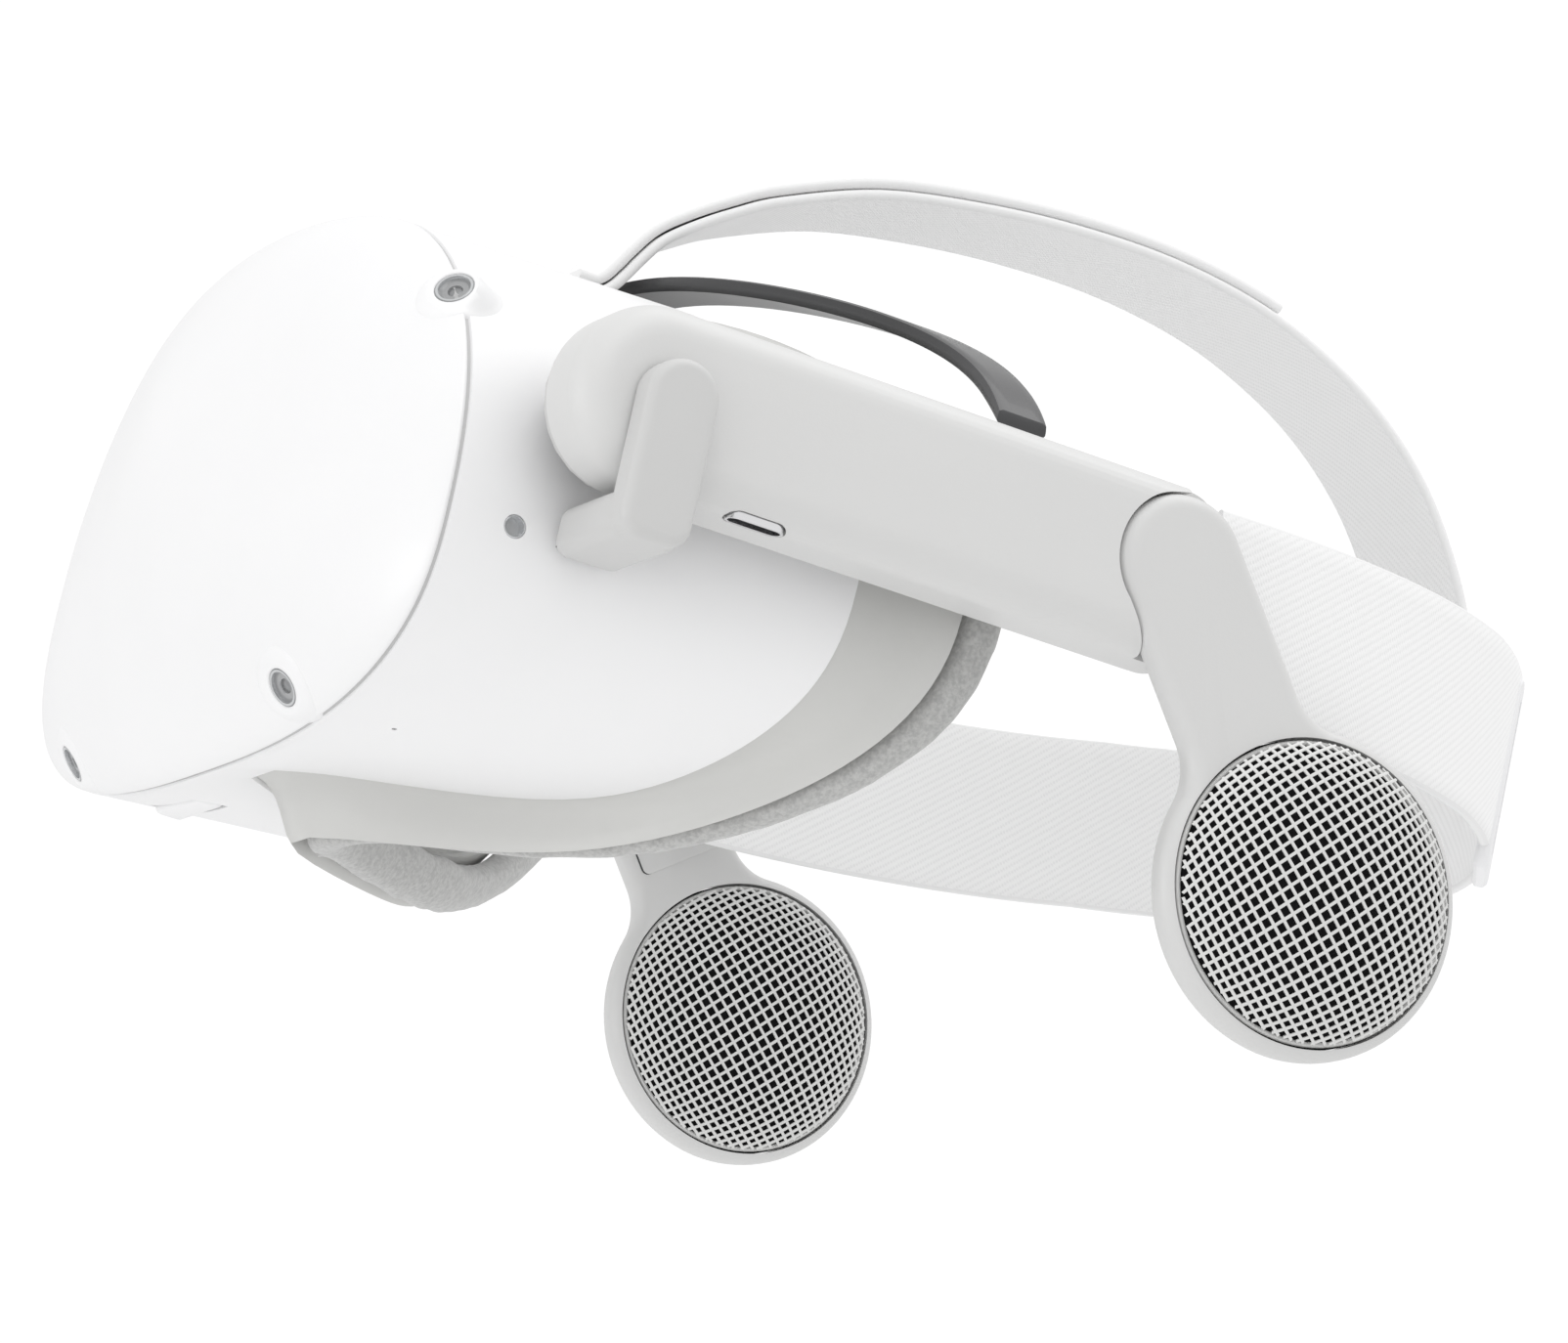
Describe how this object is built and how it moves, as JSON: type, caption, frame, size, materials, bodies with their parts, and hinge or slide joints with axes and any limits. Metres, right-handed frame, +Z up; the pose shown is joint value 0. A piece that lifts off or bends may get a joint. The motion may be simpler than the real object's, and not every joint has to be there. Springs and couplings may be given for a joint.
{
  "type": "vr headset",
  "caption": "Standalone virtual reality visor on an elastic head strap, with a clip-on pair of off-ear speakers that flip up on their arms.",
  "frame": {"origin": "the wearer's eye point, midway between the eyes on the plane of symmetry", "axes": "+Z up, the visor faces -Y, +Y towards the back of the head, the wearer's left is +X"},
  "size_m": [0.2068, 0.2225, 0.1408],
  "materials": {
    "aluminium": "machined",
    "audio_grey": "fine satin light grey",
    "band_dark": "satin dark grey",
    "battery_foil": "dull foil",
    "camera_barrel": "dark gloss with glass",
    "circuit_board": "solder mask green",
    "dark_plastic": "matt black",
    "display_glass": "dark glass",
    "driver_black": "matt black",
    "faceplate_white": "smooth satin white",
    "foam_grey": "knitted cover over foam",
    "grille_mesh": "off-white woven wire",
    "lens_clear": "polished optical plastic",
    "plug_grey": "fine satin light grey",
    "rear_shell_white": "satin white",
    "shroud_grey": "soft satin mid grey",
    "socket_metal": "bright plated",
    "steel": "drawn steel",
    "trim_white": "satin white",
    "webbing_white": "woven elastic"
  },
  "bodies": {
    "visor": {"faceplate": "faceplate_white", "rear_shell": "rear_shell_white", "tracking_camera_upper_left": "camera_barrel", "tracking_camera_upper_right": "camera_barrel", "tracking_camera_lower_left": "camera_barrel", "tracking_camera_lower_right": "camera_barrel", "inner_frame": "dark_plastic", "display_panel": "display_glass", "mainboard": "circuit_board", "heat_sink": "aluminium", "cooling_fan": "dark_plastic", "battery": "battery_foil", "proximity_sensor": "dark_plastic", "lens_rail": "steel", "audio_jack": "dark_plastic", "pivot_spigot_left": "dark_plastic", "pivot_spigot_right": "dark_plastic", "plug_housing": "plug_grey", "usb_plug": "socket_metal", "face_shroud": "shroud_grey", "face_foam": "foam_grey"},
    "left_lens_carriage": {"lens_barrel_left": "dark_plastic", "lens_left": "lens_clear"},
    "right_lens_carriage": {"lens_barrel_right": "dark_plastic", "lens_right": "lens_clear"},
    "power_button": {"power_button": "trim_white"},
    "volume_rocker": {"volume_rocker": "trim_white"},
    "strap_frame": {"arm_liner_left": "audio_grey", "strap_arm_left": "trim_white", "arm_cover_left": "audio_grey", "speaker_pin_left": "steel", "side_strap_left": "webbing_white", "strap_slider_left": "trim_white", "arm_liner_right": "audio_grey", "strap_arm_right": "trim_white", "arm_cover_right": "audio_grey", "speaker_pin_right": "steel", "side_strap_right": "webbing_white", "strap_slider_right": "trim_white", "charging_socket": "socket_metal", "audio_board": "circuit_board", "bridge_band": "band_dark", "rear_strap": "webbing_white", "top_strap": "webbing_white", "top_strap_tab": "webbing_white"},
    "left_speaker": {"speaker_frame_left": "audio_grey", "speaker_driver_left": "driver_black", "outer_grille_left": "grille_mesh", "inner_grille_left": "grille_mesh"},
    "right_speaker": {"speaker_frame_right": "audio_grey", "speaker_driver_right": "driver_black", "outer_grille_right": "grille_mesh", "inner_grille_right": "grille_mesh"}
  },
  "joints": [
    {"name": "arm_tilt", "type": "hinge", "parent": "visor", "child": "strap_frame", "pos_m": [0, -0.034, 0.0089], "axis": [1, 0, 0], "range_deg": [-3, 12], "deforming": ["top_strap", "top_strap_tab"]},
    {"name": "left_speaker_flip", "type": "hinge", "parent": "strap_frame", "child": "left_speaker", "pos_m": [0, 0.0495, 0.01], "axis": [1, 0, 0], "range_deg": [0, 70]},
    {"name": "right_speaker_flip", "type": "hinge", "parent": "strap_frame", "child": "right_speaker", "pos_m": [0, 0.0495, 0.01], "axis": [1, 0, 0], "range_deg": [0, 70]},
    {"name": "left_lens_slide", "type": "slide", "parent": "visor", "child": "left_lens_carriage", "axis": [1, 0, 0], "range_m": [-0.0025, 0.0025]},
    {"name": "right_lens_slide", "type": "slide", "parent": "visor", "child": "right_lens_carriage", "axis": [1, 0, 0], "range_m": [-0.0025, 0.0025]},
    {"name": "power_press", "type": "slide", "parent": "visor", "child": "power_button", "axis": [1, 0, 0], "range_m": [0, 0.0006], "stiffness_N_per_m": 900},
    {"name": "volume_rock", "type": "hinge", "parent": "visor", "child": "volume_rocker", "pos_m": [-0.032, -0.0445, -0.0397], "axis": [0, 1, 0], "range_deg": [-3, 3], "stiffness_Nm_per_rad": 0.5}
  ],
  "couplings": [
    {"joint": "right_lens_slide", "follows": "left_lens_slide", "ratio": -1}
  ]
}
--------------------------------
WHAT YOU HAVE TO DO
Extract lines where the string "with" occurs.

THE REPLY
Describe how this object is built and how it moves, as JSON: type, caption, frame, size, materials, bodies with their parts, and hinge or slide joints with axes and any limits. Metres, right-handed frame, +Z up; the pose shown is joint value 0. A piece that lifts off or bends may get a joint. The motion may be simpler than the real object's, and not every joint has to be there. Springs and couplings may be given for a joint.
  "caption": "Standalone virtual reality visor on an elastic head strap, with a clip-on pair of off-ear speakers that flip up on their arms.",
    "camera_barrel": "dark gloss with glass",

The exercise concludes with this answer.